Hills resplendent with green, amid call for Kurinji' picnics.

Ooty: “Ooty and other parts of Nilgiris are enchanting now with lush greenery and salubrious weather. The autumn season in Nilgiris reveals how nature is so bountiful in the hills here,” said Mr. Sandeep, a tourist from Guntur in Andhra Pradesh. Autumn is popularly known as the second season of Ooty, and runs between September and mid-November.

The travel and tourism industry is looking forward to busy tourism activities in the days to come as autumn always brings a good number of tourists to the hills. The good downpour over the past three months has helped the hills regain their verdant look. Added to the greenery is the blooming of flowers like acacia and cherry on the tree tops.

Stating that nearly four lakh tourists usually visit the Government Botanical Garden (GBG) during autumn, Mr. Shiva Subramaniam Samraj, joint director of Horticulture (in-charge) here, said that the blooming of flowers in the GBG and other gardens across the hills have just commenced. “7500 flower pots are getting ready at the flower show gallery at the GBG to treat autumn visitors with their colourful bloom. The GBG is expected to be in full bloom with a riot of colours from the third week of September. After the popular summer season, it is only during autumn that the GBG usually records higher tourist arrival,” he added.

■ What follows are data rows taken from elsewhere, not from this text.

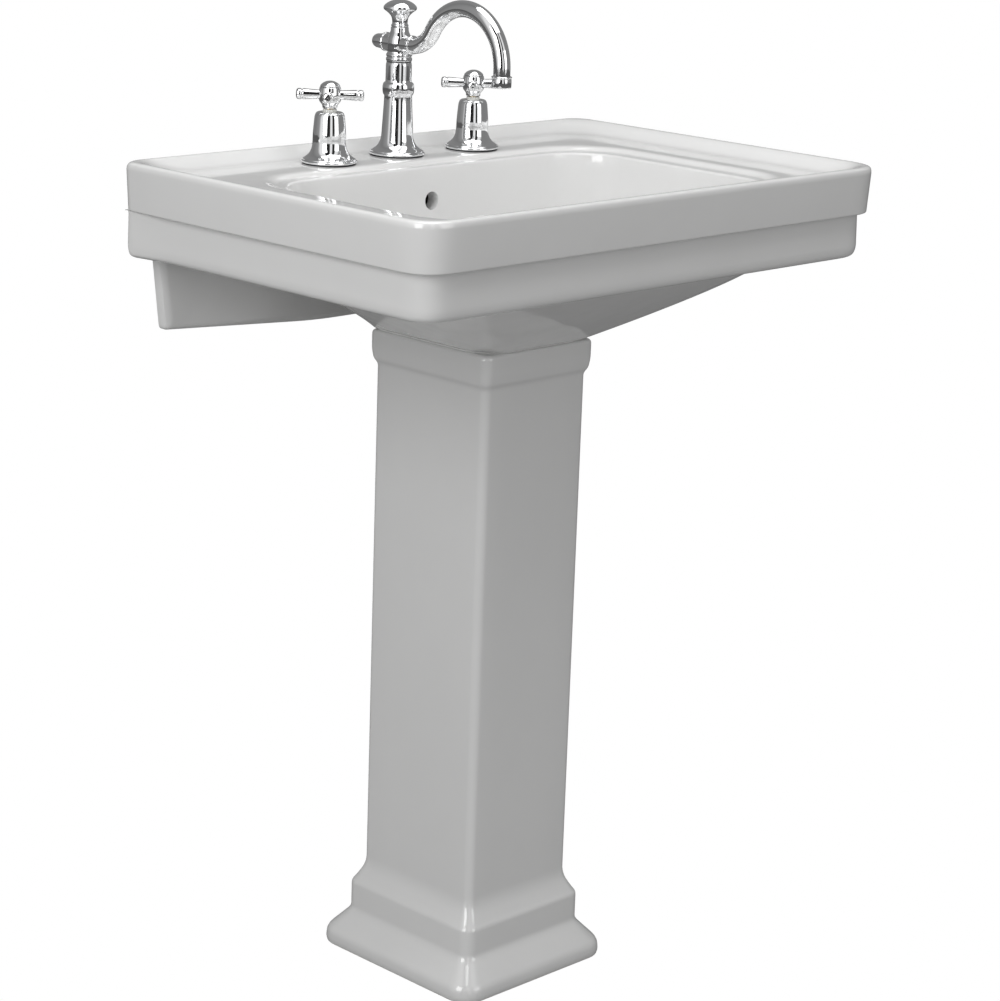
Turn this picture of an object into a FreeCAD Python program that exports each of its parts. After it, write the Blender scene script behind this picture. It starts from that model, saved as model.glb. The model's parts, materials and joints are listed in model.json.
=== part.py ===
"""Pedestal sink: a rectangular china basin on a square china column, with a three-hole tap and a pop-up waste.

Millimetres. The origin is on the floor under the middle of the basin: +X right, +Y to the wall, +Z up.
"""
import FreeCAD, Part
import math
import os
import re
import Sketcher
from FreeCAD import Placement, Rotation, Vector

# Driving sizes, by piece. Heights with no other word are above the floor; "up" is above the deck.
SIZES = [
    # basin, outside
    ("basin_width", 650),
    ("basin_depth", 440),
    ("rim_height", 865),
    ("rim_face", 49),
    ("rim_draft", 3),
    ("rim_corner", 36),
    ("wall_corner", 16),
    ("band_face", 47),
    ("band_inset", 10.5),
    ("band_round", 8),
    ("lip_width", 16),
    ("lip_rise", 13),
    ("china_wall", 13),
    ("deck_thickness", 14),
    # basin, dish and bowl
    ("dish_side_inset", 84),
    ("dish_back_inset", 91),
    ("dish_front_inset", 42),
    ("dish_drop", 5),
    ("dish_corner", 70),
    ("bowl_side_inset", 103),
    ("bowl_back_inset", 108),
    ("bowl_front_inset", 55),
    ("bowl_corner", 55),
    ("floor_half", 105),
    ("floor_front", 70),
    ("floor_back", 80),
    ("floor_height", 706),
    ("shell_side_inset", 97),
    ("shell_front_inset", 34),
    ("shell_back", 132),
    ("shell_corner", 88),
    ("keel_half", 110),
    ("keel_front", 76),
    ("keel_back", 124),
    ("keel_corner", 58),
    ("keel_height", 688),
    ("seat_corner", 36),
    # basin, plate at the wall
    ("apron_top_half", 286),
    ("apron_side_taper", 9),
    ("apron_side_height", 691),
    ("apron_middle_height", 677),
    ("apron_thickness", 14),
    ("bolt_spacing", 254),
    ("bolt_height", 800),
    ("bolt_hole_radius", 6.5),
    ("overflow_radius", 9.5),
    ("overflow_height", 815),
    ("channel_width", 34),
    ("channel_depth", 7),
    ("drain_back", 15),
    ("drain_hole_radius", 22.5),
    # pedestal
    ("pedestal_top", 684),
    ("column_width", 147),
    ("column_front", 46),
    ("column_back", 119),
    ("column_corner", 9),
    ("column_wall", 12),
    ("cap_height", 32),
    ("cap_cove", 11),
    ("cap_overhang", 5),
    ("ogee_top", 93),
    ("plinth_top", 73),
    ("plinth_bottom", 39),
    ("plinth_overhang", 12.5),
    ("foot_edge", 13),
    ("foot_overhang", 35),
    ("foot_corner", 26),
    ("back_opening", 104),
    # tap, deck plan
    ("handle_spacing", 203.2),
    ("handle_to_wall", 56),
    ("spout_to_wall", 48),
    ("tap_hole_radius", 16),
    ("gasket_thickness", 1.5),
    ("running_gap", 0.05),
    ("assembly_gap", 0.3),
    # tap, escutcheons and valves
    ("flange_radius", 29),
    ("flange_edge", 2.5),
    ("bell_low_radius", 17),
    ("bell_low_up", 20),
    ("bell_high_radius", 15),
    ("bell_high_up", 44),
    ("bell_top_up", 53),
    ("bell_skin", 2.4),
    ("shank_radius", 10.45),
    ("shank_length", 66),
    ("inlet_radius", 10.2),
    ("inlet_length", 22),
    ("barrel_radius", 12),
    ("barrel_up", 42),
    ("bonnet_radius", 7),
    ("bonnet_up", 55.5),
    ("cartridge_radius", 9.5),
    ("cartridge_depth", 32),
    ("stem_radius", 4),
    ("stem_up", 75),
    ("stem_reach", 42),
    ("port_down", 30),
    ("port_radius", 8),
    ("port_reach", 21),
    ("tube_radius", 4.8),
    ("tube_wall", 0.9),
    ("gland_radius", 10),
    ("gland_length", 12),
    ("nut_radius", 21),
    ("nut_thickness", 9),
    ("washer_radius", 23),
    ("washer_thickness", 3),
    # tap, cross handles
    ("neck_radius", 7.6),
    ("neck_up", 56.5),
    ("hub_radius", 11.2),
    ("hub_low_up", 62.5),
    ("hub_high_up", 78),
    ("cap_up", 84),
    ("arm_up", 70),
    ("arm_radius", 5.4),
    ("arm_root_radius", 4.6),
    ("arm_reach", 34.5),
    ("handle_screw_radius", 2),
    # tap, spout
    ("column_low_radius", 16.6),
    ("column_low_up", 20),
    ("column_high_radius", 14.6),
    ("column_high_up", 62),
    ("bead_radius", 16.4),
    ("bead_low_up", 64),
    ("bead_high_up", 75),
    ("sleeve_radius", 13.5),
    ("sleeve_top_up", 97),
    ("spigot_radius", 9),
    ("spigot_height", 11),
    ("swivel_ring", 1.2),
    ("collar_radius", 13.6),
    ("collar_height", 7),
    ("cross_up", 116),
    ("cross_radius", 9.7),
    ("cross_half", 21.5),
    ("crown_radius", 9.3),
    ("crown_up", 133),
    ("button_radius", 7.6),
    ("button_reach", 38),
    ("spout_reach", 152),
    ("spout_radius", 8.6),
    ("spout_bore", 6.8),
    ("arch_radius", 55),
    ("sweep_radius", 33),
    ("turn_angle", 60),
    ("outlet_up", 98),
    ("aerator_radius", 10),
    ("aerator_height", 12),
    ("tee_height", 22),
    ("tee_half", 17),
    ("tee_nipple", 8),
    # pop-up waste
    ("lift_rod_radius", 2.5),
    ("lift_rod_end", 716),
    ("knob_neck_radius", 8.8),
    ("knob_radius", 17.4),
    ("knob_up", 161),
    ("lift_travel", 30),
    ("strap_width", 12),
    ("strap_thickness", 1.6),
    ("strap_hole_radius", 3.6),
    ("strap_end", 612),
    ("pivot_height", 640),
    ("pivot_offset", 26),
    ("pivot_rod_radius", 2.4),
    ("pivot_ball_radius", 6.8),
    ("pivot_tail", 12),
    ("waste_flange_radius", 31),
    ("waste_tube_radius", 17.5),
    ("waste_tube_bore", 15.6),
    ("waste_tube_length", 46),
    ("waste_body_radius", 20),
    ("waste_body_length", 92),
    ("waste_nut_radius", 31),
    ("tailpiece_radius", 15.9),
    ("tailpiece_thread", 16.4),
    ("tailpiece_wall", 1.2),
    ("tailpiece_length", 150),
    ("tailpiece_grip", 22),
    ("stopper_radius", 19),
    ("stopper_stem_radius", 5.2),
    ("stopper_lift", 6),
]

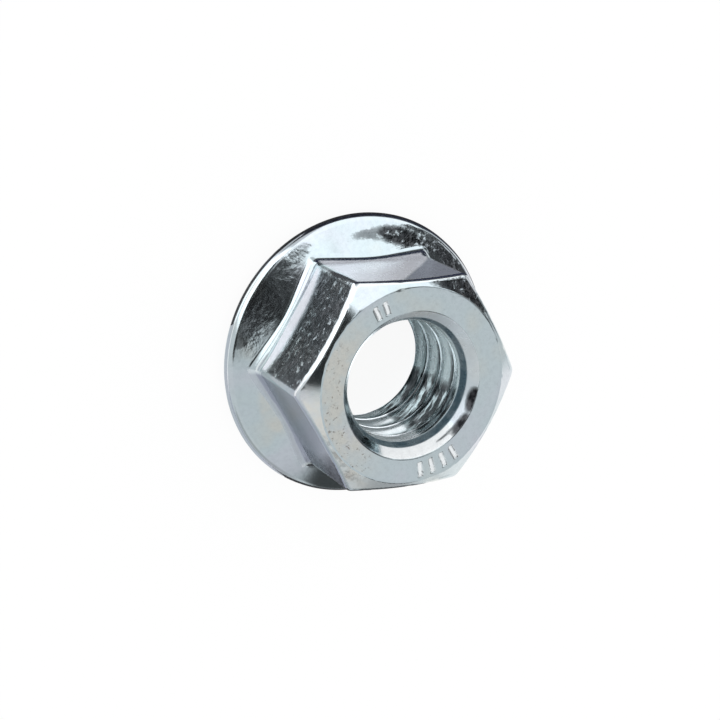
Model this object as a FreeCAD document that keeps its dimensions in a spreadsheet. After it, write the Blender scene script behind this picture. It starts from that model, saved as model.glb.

N. Chandrasekar, secretary of the Nilgiris Hotel and Restaurants Association, said that the autumn season always keeps Ooty busy after the vigorous Southwest monsoon stretch between June and August when tourist activities become sluggish. “The autumn break for schools and the puja holidays attracts tourists from across the country,” he said and wished that the tourism department made efforts to revive the autumn festival, that used to be a big attraction in the past.

Rajeshkumar James, secretary of the Citizens’ Forum of Coonoor, said that since this year there is a gregarious blooming of the legendary ‘kurinji’ flower in the jungle fringes now in the Nilgiris, the tourist department should organise special ‘kurinji’ picnics to select pockets. It is better if the horticulture department source ‘kurinji’ from the jungles and display it in the GBG in Ooty and Sim’s Park in Coonoor to help tourists have a glimpse of this rare flower, he suggested.